Could you copy every line from the material below in which "bodies" appears?

***

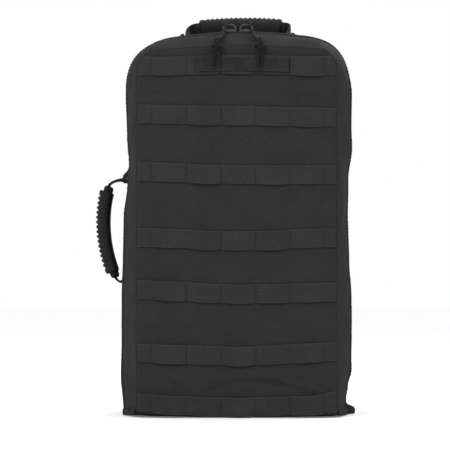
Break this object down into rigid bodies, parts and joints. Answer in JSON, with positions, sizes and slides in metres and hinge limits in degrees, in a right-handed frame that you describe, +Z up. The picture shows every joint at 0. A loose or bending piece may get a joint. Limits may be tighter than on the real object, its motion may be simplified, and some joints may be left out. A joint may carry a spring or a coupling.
{
  "type": "trauma backpack",
  "caption": "Tall clamshell medical backpack with rows of attachment webbing, two-way zip, ribbed grip handles and a padded harness.",
  "frame": {"origin": "centre of the underside of the base panel, on the surface that the pack stands on", "axes": "+Z up, front door faces -Y, harness faces +Y, +X to the right of someone who looks at the front"},
  "size_m": [0.3594, 0.2591, 0.5612],
  "materials": {
    "shell_fabric": "matte woven nylon with a coated back",
    "webbing": "ribbed nylon webbing",
    "hook_loop": "matte tape with a fine weave",
    "zip_tape": "woven tape",
    "zip_coil": "satin nylon coil",
    "slider_metal": "satin grey metal",
    "black_metal": "satin black enamel",
    "paracord": "braided sheath",
    "grip_rubber": "satin moulded rubber",
    "hard_plastic": "satin acetal",
    "air_mesh": "open spacer mesh",
    "open_mesh": "open net",
    "lining": "smooth lining with loop face",
    "frame_plastic": "translucent sheet",
    "stay_aluminium": "bare metal",
    "pouch_fabric": "coated nylon with a clear window"
  },
  "bodies": {
    "shell": {"base_panel": "shell_fabric", "rear_gusset": "shell_fabric", "back_panel": "shell_fabric", "zip_tape_rear": "zip_tape", "zip_coil_rear": "zip_coil", "drain_grommets": "black_metal", "frame_sheet": "frame_plastic", "frame_stays": "stay_aluminium", "back_lining": "lining", "kit_pouch_top": "pouch_fabric", "kit_pouch_middle": "pouch_fabric", "kit_pouch_bottom": "pouch_fabric", "back_pads": "air_mesh", "lumbar_pad": "air_mesh", "strap_yoke": "shell_fabric", "strap_wing_left": "shell_fabric", "strap_wing_right": "shell_fabric", "lower_web_left": "webbing", "lower_web_right": "webbing", "side_webbing": "webbing", "d_ring_tabs": "webbing", "top_handle_anchors": "webbing", "side_handle_anchors": "webbing"},
    "door": {"front_panel": "shell_fabric", "front_gusset": "shell_fabric", "zip_tape_front": "zip_tape", "zip_coil_front": "zip_coil", "webbing_row_1": "webbing", "webbing_row_2": "webbing", "webbing_row_3": "webbing", "webbing_row_4": "webbing", "webbing_row_5": "webbing", "webbing_row_6": "webbing", "webbing_row_7": "webbing", "name_tape": "hook_loop", "mesh_pocket_upper": "open_mesh", "mesh_pocket_lower": "open_mesh"},
    "slider_left": {"zip_slider_left": "slider_metal"},
    "pull_left": {"pull_cord_left": "paracord", "pull_knot_left": "paracord"},
    "strap_left": {"shoulder_strap_left": "shell_fabric", "ladder_lock_left": "hard_plastic", "sternum_slide_left": "hard_plastic"},
    "sternum_left": {"sternum_web_left": "webbing", "sternum_buckle_female": "hard_plastic"},
    "ring_left": {"d_ring_left": "black_metal"},
    "slider_right": {"zip_slider_right": "slider_metal"},
    "pull_right": {"pull_cord_right": "paracord", "pull_knot_right": "paracord"},
    "strap_right": {"shoulder_strap_right": "shell_fabric", "ladder_lock_right": "hard_plastic", "sternum_slide_right": "hard_plastic"},
    "sternum_right": {"sternum_web_right": "webbing", "sternum_buckle_male": "hard_plastic"},
    "ring_right": {"d_ring_right": "black_metal"},
    "top_handle": {"top_handle_strap": "webbing", "top_handle_grip": "grip_rubber"},
    "side_handle": {"side_handle_strap": "webbing", "side_handle_grip": "grip_rubber"}
  },
  "joints": [
    {"name": "door_hinge", "type": "hinge", "parent": "shell", "child": "door", "pos_m": [0, -0.098, 0.007], "axis": [1, 0, 0], "range_deg": [0, 90]},
    {"name": "slider_travel_left", "type": "hinge", "parent": "door", "child": "slider_left", "pos_m": [0, -0.03, -0.18], "axis": [0, -1, 0], "range_deg": [0, 5.3]},
    {"name": "pull_swing_left", "type": "hinge", "parent": "slider_left", "child": "pull_left", "pos_m": [-0.012, -0.03, 0.54415], "axis": [-1, 0, 0], "range_deg": [0, 100]},
    {"name": "strap_swing_left", "type": "hinge", "parent": "shell", "child": "strap_left", "pos_m": [-0.056, 0.1014, 0.476], "axis": [0.9945, 0, -0.1045], "range_deg": [0, 40]},
    {"name": "sternum_swing_left", "type": "hinge", "parent": "strap_left", "child": "sternum_left", "pos_m": [-0.06917, 0.142, 0.35069], "axis": [0.9945, 0, -0.1045], "range_deg": [0, 110]},
    {"name": "ring_swing_left", "type": "hinge", "parent": "shell", "child": "ring_left", "pos_m": [-0.15457, 0.058, 0.388], "axis": [0.0608, 0.9982, 0], "range_deg": [0, 110]},
    {"name": "slider_travel_right", "type": "hinge", "parent": "door", "child": "slider_right", "pos_m": [0, -0.03, -0.18], "axis": [0, 1, 0], "range_deg": [0, 5.3]},
    {"name": "pull_swing_right", "type": "hinge", "parent": "slider_right", "child": "pull_right", "pos_m": [0.012, -0.03, 0.54415], "axis": [-1, 0, 0], "range_deg": [0, 100]},
    {"name": "strap_swing_right", "type": "hinge", "parent": "shell", "child": "strap_right", "pos_m": [0.056, 0.1014, 0.476], "axis": [0.9945, 0, 0.1045], "range_deg": [0, 40]},
    {"name": "sternum_swing_right", "type": "hinge", "parent": "strap_right", "child": "sternum_right", "pos_m": [0.06917, 0.142, 0.35069], "axis": [0.9945, 0, 0.1045], "range_deg": [0, 110]},
    {"name": "ring_swing_right", "type": "hinge", "parent": "shell", "child": "ring_right", "pos_m": [0.15457, 0.058, 0.388], "axis": [0.0608, -0.9982, 0], "range_deg": [0, 110]},
    {"name": "top_handle_fold", "type": "hinge", "parent": "shell", "child": "top_handle", "pos_m": [0, 0.012, 0.53292], "axis": [1, 0, 0], "range_deg": [0, 100]},
    {"name": "side_handle_swing", "type": "hinge", "parent": "shell", "child": "side_handle", "pos_m": [-0.15844, 0.0324, 0.258], "axis": [0, 0, 1], "range_deg": [-62, 62]}
  ]
}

***

◆ The completed task
Break this object down into rigid bodies, parts and joints. Answer in JSON, with positions, sizes and slides in metres and hinge limits in degrees, in a right-handed frame that you describe, +Z up. The picture shows every joint at 0. A loose or bending piece may get a joint. Limits may be tighter than on the real object, its motion may be simplified, and some joints may be left out. A joint may carry a spring or a coupling.
  "bodies": {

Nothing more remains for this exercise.